Problem requirements: Reproduce each line of the listing exactly.

Dataset content:
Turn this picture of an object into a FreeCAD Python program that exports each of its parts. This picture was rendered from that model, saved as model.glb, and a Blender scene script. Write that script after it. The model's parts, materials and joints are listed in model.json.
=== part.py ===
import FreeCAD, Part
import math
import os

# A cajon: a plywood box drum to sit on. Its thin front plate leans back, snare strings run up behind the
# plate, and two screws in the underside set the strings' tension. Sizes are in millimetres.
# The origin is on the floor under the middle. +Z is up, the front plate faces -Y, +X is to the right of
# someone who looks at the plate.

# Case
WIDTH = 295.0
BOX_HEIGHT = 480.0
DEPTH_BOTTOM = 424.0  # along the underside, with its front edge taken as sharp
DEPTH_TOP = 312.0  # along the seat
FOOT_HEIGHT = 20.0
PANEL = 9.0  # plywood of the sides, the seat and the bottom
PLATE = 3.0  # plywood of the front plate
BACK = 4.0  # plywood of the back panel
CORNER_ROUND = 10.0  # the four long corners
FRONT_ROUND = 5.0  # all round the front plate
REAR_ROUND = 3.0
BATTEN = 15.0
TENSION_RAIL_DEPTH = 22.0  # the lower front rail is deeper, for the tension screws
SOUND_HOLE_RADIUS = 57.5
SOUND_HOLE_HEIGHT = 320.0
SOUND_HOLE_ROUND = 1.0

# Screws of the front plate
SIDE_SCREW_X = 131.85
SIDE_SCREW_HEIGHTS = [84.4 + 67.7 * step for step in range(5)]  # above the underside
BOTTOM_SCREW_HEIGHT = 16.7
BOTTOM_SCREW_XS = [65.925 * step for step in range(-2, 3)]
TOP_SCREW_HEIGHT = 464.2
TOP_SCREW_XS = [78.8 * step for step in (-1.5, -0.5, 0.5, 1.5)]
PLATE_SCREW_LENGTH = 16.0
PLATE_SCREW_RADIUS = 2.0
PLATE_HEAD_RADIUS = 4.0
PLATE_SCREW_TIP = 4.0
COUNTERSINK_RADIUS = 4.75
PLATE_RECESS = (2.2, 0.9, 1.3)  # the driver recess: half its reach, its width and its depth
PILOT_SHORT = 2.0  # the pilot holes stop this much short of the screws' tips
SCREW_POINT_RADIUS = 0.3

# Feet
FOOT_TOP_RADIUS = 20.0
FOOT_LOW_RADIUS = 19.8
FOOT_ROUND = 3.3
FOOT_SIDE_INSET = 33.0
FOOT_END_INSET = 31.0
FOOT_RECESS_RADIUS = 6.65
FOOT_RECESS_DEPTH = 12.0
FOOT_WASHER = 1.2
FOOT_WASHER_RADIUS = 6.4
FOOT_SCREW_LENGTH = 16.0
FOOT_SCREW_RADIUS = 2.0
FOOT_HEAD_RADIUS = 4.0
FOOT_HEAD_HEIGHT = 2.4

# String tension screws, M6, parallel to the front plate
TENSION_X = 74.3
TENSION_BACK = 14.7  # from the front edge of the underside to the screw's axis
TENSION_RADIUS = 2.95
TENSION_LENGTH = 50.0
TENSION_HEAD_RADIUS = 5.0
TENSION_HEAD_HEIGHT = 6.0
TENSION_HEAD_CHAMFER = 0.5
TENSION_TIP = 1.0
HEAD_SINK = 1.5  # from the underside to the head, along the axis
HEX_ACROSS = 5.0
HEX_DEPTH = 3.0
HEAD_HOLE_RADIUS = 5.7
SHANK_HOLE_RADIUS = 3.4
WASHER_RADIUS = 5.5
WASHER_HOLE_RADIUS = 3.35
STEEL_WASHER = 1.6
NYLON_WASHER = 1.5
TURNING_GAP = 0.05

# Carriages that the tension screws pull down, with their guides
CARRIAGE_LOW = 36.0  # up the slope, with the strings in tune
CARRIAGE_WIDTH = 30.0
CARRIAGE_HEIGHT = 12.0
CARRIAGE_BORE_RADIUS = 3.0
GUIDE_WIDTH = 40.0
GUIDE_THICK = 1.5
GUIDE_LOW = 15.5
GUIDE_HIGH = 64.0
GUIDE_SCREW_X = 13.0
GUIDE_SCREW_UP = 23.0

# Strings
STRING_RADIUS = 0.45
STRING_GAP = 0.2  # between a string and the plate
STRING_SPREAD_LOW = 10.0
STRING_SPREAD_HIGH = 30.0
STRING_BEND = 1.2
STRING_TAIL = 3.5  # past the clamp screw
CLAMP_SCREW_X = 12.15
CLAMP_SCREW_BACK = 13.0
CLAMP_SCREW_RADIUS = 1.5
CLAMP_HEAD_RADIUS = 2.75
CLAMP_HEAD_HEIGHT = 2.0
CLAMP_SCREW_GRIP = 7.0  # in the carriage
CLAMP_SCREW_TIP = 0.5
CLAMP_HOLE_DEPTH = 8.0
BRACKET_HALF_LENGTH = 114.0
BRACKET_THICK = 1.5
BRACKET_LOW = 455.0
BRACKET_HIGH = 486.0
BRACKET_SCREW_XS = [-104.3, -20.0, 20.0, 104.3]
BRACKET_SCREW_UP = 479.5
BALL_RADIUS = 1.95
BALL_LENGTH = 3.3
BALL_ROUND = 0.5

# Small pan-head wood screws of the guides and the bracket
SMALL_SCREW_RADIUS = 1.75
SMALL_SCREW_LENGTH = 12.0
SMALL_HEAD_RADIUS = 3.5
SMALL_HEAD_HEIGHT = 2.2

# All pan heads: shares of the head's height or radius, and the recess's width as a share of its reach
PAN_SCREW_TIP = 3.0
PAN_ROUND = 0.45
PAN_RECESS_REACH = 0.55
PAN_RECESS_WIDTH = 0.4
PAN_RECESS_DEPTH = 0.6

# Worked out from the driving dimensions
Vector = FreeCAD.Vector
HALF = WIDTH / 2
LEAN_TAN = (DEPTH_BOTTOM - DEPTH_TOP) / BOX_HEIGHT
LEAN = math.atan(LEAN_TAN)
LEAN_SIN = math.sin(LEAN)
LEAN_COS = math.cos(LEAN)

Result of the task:
Turn this picture of an object into a FreeCAD Python program that exports each of its parts. This picture was rendered from that model, saved as model.glb, and a Blender scene script. Write that script after it. The model's parts, materials and joints are listed in model.json.
=== part.py ===
import FreeCAD, Part
import math
import os

# A cajon: a plywood box drum to sit on. Its thin front plate leans back, snare strings run up behind the
# plate, and two screws in the underside set the strings' tension. Sizes are in millimetres.
# The origin is on the floor under the middle. +Z is up, the front plate faces -Y, +X is to the right of
# someone who looks at the plate.

# Case
WIDTH = 295.0
BOX_HEIGHT = 480.0
DEPTH_BOTTOM = 424.0  # along the underside, with its front edge taken as sharp
DEPTH_TOP = 312.0  # along the seat
FOOT_HEIGHT = 20.0
PANEL = 9.0  # plywood of the sides, the seat and the bottom
PLATE = 3.0  # plywood of the front plate
BACK = 4.0  # plywood of the back panel
CORNER_ROUND = 10.0  # the four long corners
FRONT_ROUND = 5.0  # all round the front plate
REAR_ROUND = 3.0
BATTEN = 15.0
TENSION_RAIL_DEPTH = 22.0  # the lower front rail is deeper, for the tension screws
SOUND_HOLE_RADIUS = 57.5
SOUND_HOLE_HEIGHT = 320.0
SOUND_HOLE_ROUND = 1.0

# Screws of the front plate
SIDE_SCREW_X = 131.85
SIDE_SCREW_HEIGHTS = [84.4 + 67.7 * step for step in range(5)]  # above the underside
BOTTOM_SCREW_HEIGHT = 16.7
BOTTOM_SCREW_XS = [65.925 * step for step in range(-2, 3)]
TOP_SCREW_HEIGHT = 464.2
TOP_SCREW_XS = [78.8 * step for step in (-1.5, -0.5, 0.5, 1.5)]
PLATE_SCREW_LENGTH = 16.0
PLATE_SCREW_RADIUS = 2.0
PLATE_HEAD_RADIUS = 4.0
PLATE_SCREW_TIP = 4.0
COUNTERSINK_RADIUS = 4.75
PLATE_RECESS = (2.2, 0.9, 1.3)  # the driver recess: half its reach, its width and its depth
PILOT_SHORT = 2.0  # the pilot holes stop this much short of the screws' tips
SCREW_POINT_RADIUS = 0.3

# Feet
FOOT_TOP_RADIUS = 20.0
FOOT_LOW_RADIUS = 19.8
FOOT_ROUND = 3.3
FOOT_SIDE_INSET = 33.0
FOOT_END_INSET = 31.0
FOOT_RECESS_RADIUS = 6.65
FOOT_RECESS_DEPTH = 12.0
FOOT_WASHER = 1.2
FOOT_WASHER_RADIUS = 6.4
FOOT_SCREW_LENGTH = 16.0
FOOT_SCREW_RADIUS = 2.0
FOOT_HEAD_RADIUS = 4.0
FOOT_HEAD_HEIGHT = 2.4

# String tension screws, M6, parallel to the front plate
TENSION_X = 74.3
TENSION_BACK = 14.7  # from the front edge of the underside to the screw's axis
TENSION_RADIUS = 2.95
TENSION_LENGTH = 50.0
TENSION_HEAD_RADIUS = 5.0
TENSION_HEAD_HEIGHT = 6.0
TENSION_HEAD_CHAMFER = 0.5
TENSION_TIP = 1.0
HEAD_SINK = 1.5  # from the underside to the head, along the axis
HEX_ACROSS = 5.0
HEX_DEPTH = 3.0
HEAD_HOLE_RADIUS = 5.7
SHANK_HOLE_RADIUS = 3.4
WASHER_RADIUS = 5.5
WASHER_HOLE_RADIUS = 3.35
STEEL_WASHER = 1.6
NYLON_WASHER = 1.5
TURNING_GAP = 0.05

# Carriages that the tension screws pull down, with their guides
CARRIAGE_LOW = 36.0  # up the slope, with the strings in tune
CARRIAGE_WIDTH = 30.0
CARRIAGE_HEIGHT = 12.0
CARRIAGE_BORE_RADIUS = 3.0
GUIDE_WIDTH = 40.0
GUIDE_THICK = 1.5
GUIDE_LOW = 15.5
GUIDE_HIGH = 64.0
GUIDE_SCREW_X = 13.0
GUIDE_SCREW_UP = 23.0

# Strings
STRING_RADIUS = 0.45
STRING_GAP = 0.2  # between a string and the plate
STRING_SPREAD_LOW = 10.0
STRING_SPREAD_HIGH = 30.0
STRING_BEND = 1.2
STRING_TAIL = 3.5  # past the clamp screw
CLAMP_SCREW_X = 12.15
CLAMP_SCREW_BACK = 13.0
CLAMP_SCREW_RADIUS = 1.5
CLAMP_HEAD_RADIUS = 2.75
CLAMP_HEAD_HEIGHT = 2.0
CLAMP_SCREW_GRIP = 7.0  # in the carriage
CLAMP_SCREW_TIP = 0.5
CLAMP_HOLE_DEPTH = 8.0
BRACKET_HALF_LENGTH = 114.0
BRACKET_THICK = 1.5
BRACKET_LOW = 455.0
BRACKET_HIGH = 486.0
BRACKET_SCREW_XS = [-104.3, -20.0, 20.0, 104.3]
BRACKET_SCREW_UP = 479.5
BALL_RADIUS = 1.95
BALL_LENGTH = 3.3
BALL_ROUND = 0.5

# Small pan-head wood screws of the guides and the bracket
SMALL_SCREW_RADIUS = 1.75
SMALL_SCREW_LENGTH = 12.0
SMALL_HEAD_RADIUS = 3.5
SMALL_HEAD_HEIGHT = 2.2

# All pan heads: shares of the head's height or radius, and the recess's width as a share of its reach
PAN_SCREW_TIP = 3.0
PAN_ROUND = 0.45
PAN_RECESS_REACH = 0.55
PAN_RECESS_WIDTH = 0.4
PAN_RECESS_DEPTH = 0.6

# Worked out from the driving dimensions
Vector = FreeCAD.Vector
HALF = WIDTH / 2
LEAN_TAN = (DEPTH_BOTTOM - DEPTH_TOP) / BOX_HEIGHT
LEAN = math.atan(LEAN_TAN)
LEAN_SIN = math.sin(LEAN)
LEAN_COS = math.cos(LEAN)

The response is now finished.